PAT-甲级-1151 LCA in a Binary Tree (30 分)

1151 LCA in a Binary Tree (30 分)

The lowest common ancestor (LCA) of two nodes U and V in a tree is the deepest node that has both U and V as descendants.

Given any two nodes in a binary tree, you are supposed to find their LCA.

Input Specification:

Each input file contains one test case. For each case, the first line gives two positive integers: M (≤ 1,000), the number of pairs of nodes to be tested; and N (≤ 10,000), the number of keys in the binary tree, respectively. In each of the following two lines, N distinct integers are given as the inorder and preorder traversal sequences of the binary tree, respectively. It is guaranteed that the binary tree can be uniquely determined by the input sequences. Then M lines follow, each contains a pair of integer keys U and V. All the keys are in the range of int.

Output Specification:

For each given pair of U and V, print in a line LCA of U and V is A. if the LCA is found and A is the key. But if A is one of U and V, print X is an ancestor of Y. where X is A and Y is the other node.
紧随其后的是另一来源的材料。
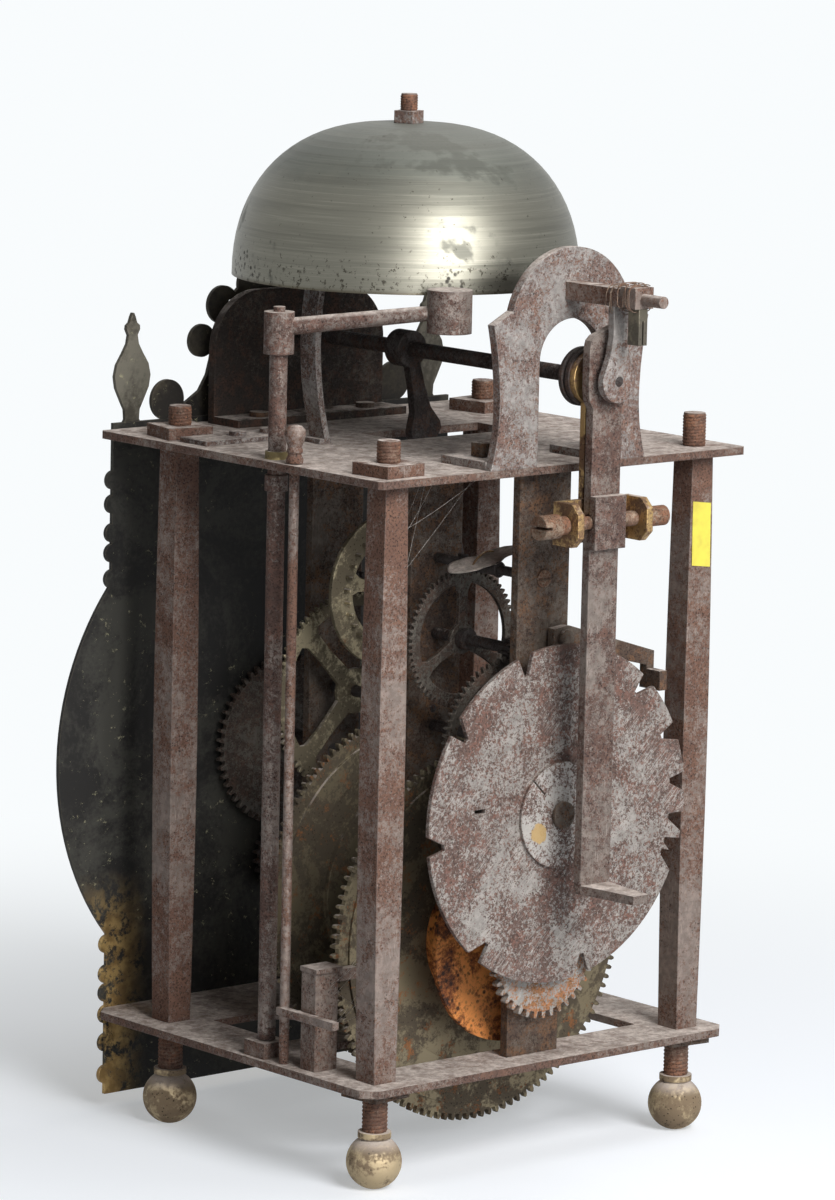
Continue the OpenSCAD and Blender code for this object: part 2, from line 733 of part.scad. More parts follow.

If U or V is not found in the binary tree, print in a line ERROR: U is not found. or ERROR: V is not found. or ERROR: U and V are not found..

Sample Input:

6 8
7 2 3 4 6 5 1 8
5 3 7 2 6 4 8 1
2 6
8 1
7 9
12 -3
0 8
99 99

Sample Output:

LCA of 2 and 6 is 3.
8 is an ancestor of 1.
ERROR: 9 is not found.
ERROR: 12 and -3 are not found.
ERROR: 0 is not found.
ERROR: 99 and 99 are not found.

题目大意：给定中序和先序，找出m组查询中，a、b结点的公共祖先，并按照给定输出格式输出。

解题思路：

• 用vector分别保存中序in、先序pre；
• 用unordered_map<int,int> 保存中序元素对应的下标；
• 通过in和pre，用dfs 遍历树；
• LCA的判断条件是：
  • aIn：a在中序对应的下标；bIn：b在中序对应的下标；i：当前根结点u在中序对应的下标；
  • a、b分别在树的两侧：(aIn < i && bIn > i ) || (aIn > i && bIn < i )
  • a、b都在树的左侧，此时遍历左子树：(aIn < i && bIn < i )；dfs(u + 1 , l , i-1 , a , b)；
  • a、b都在树的右侧，此时遍历右子树：(aIn > i && bIn > i )；dfs(u - l + i + 1 , i+1 , r , a , b)；
  • aIn与i相等、或者b与i相等：相等的结点即为另一个不等的祖先结点。

#include <iostream>
#include <unordered_map>
#include <vector>
#include <algorithm>
using namespace std;
#define rep(i,j,k)    for(int i=j;i<k;i++)
vector<int> pre,in;
unordered_map<int,int> pos;
void dfs(int u,int l,int r,int a,int b){
    if(l>r)    return;
    int i = pos[pre[u]],aIn = pos[a],bIn = pos[b];
    if(aIn<i && bIn<i)
        dfs(u+1,l,i-1,a,b);
    else if((aIn>i && bIn<i) || (aIn<i && bIn>i))
        printf("LCA of %d and %d is %d.\n",a,b,in[i]);
    else if(aIn>i && bIn>i)
        dfs(u-l+i+1,i+1,r,a,b);
    else if(aIn==i)
        printf("%d is an ancestor of %d.\n",a,b);
    else if(bIn==i)
        printf("%d is an ancestor of %d.\n",b,a);
}
int main(){
    std::ios::sync_with_stdio(false);
    int m,n,a,b;
    cin>>m>>n;
    in.resize(n+1);
    pre.resize(n+1);
    rep(i,1,n+1){
        cin>>in[i];
        pos[in[i]] = i;
    }
    rep(i,1,n+1)
    cin>>pre[i];
    rep(i,0,m){
        cin>>a>>b;
        if(pos[a]==0 && pos[b]==0)
            printf("ERROR: %d and %d are not found.\n",a,b);
        else if(pos[a]==0|| pos[b]==0)
            printf("ERROR: %d is not found.\n",pos[a]==0?a:b);
        else
            dfs(1,1,n,a,b);
    }
    return 0;
}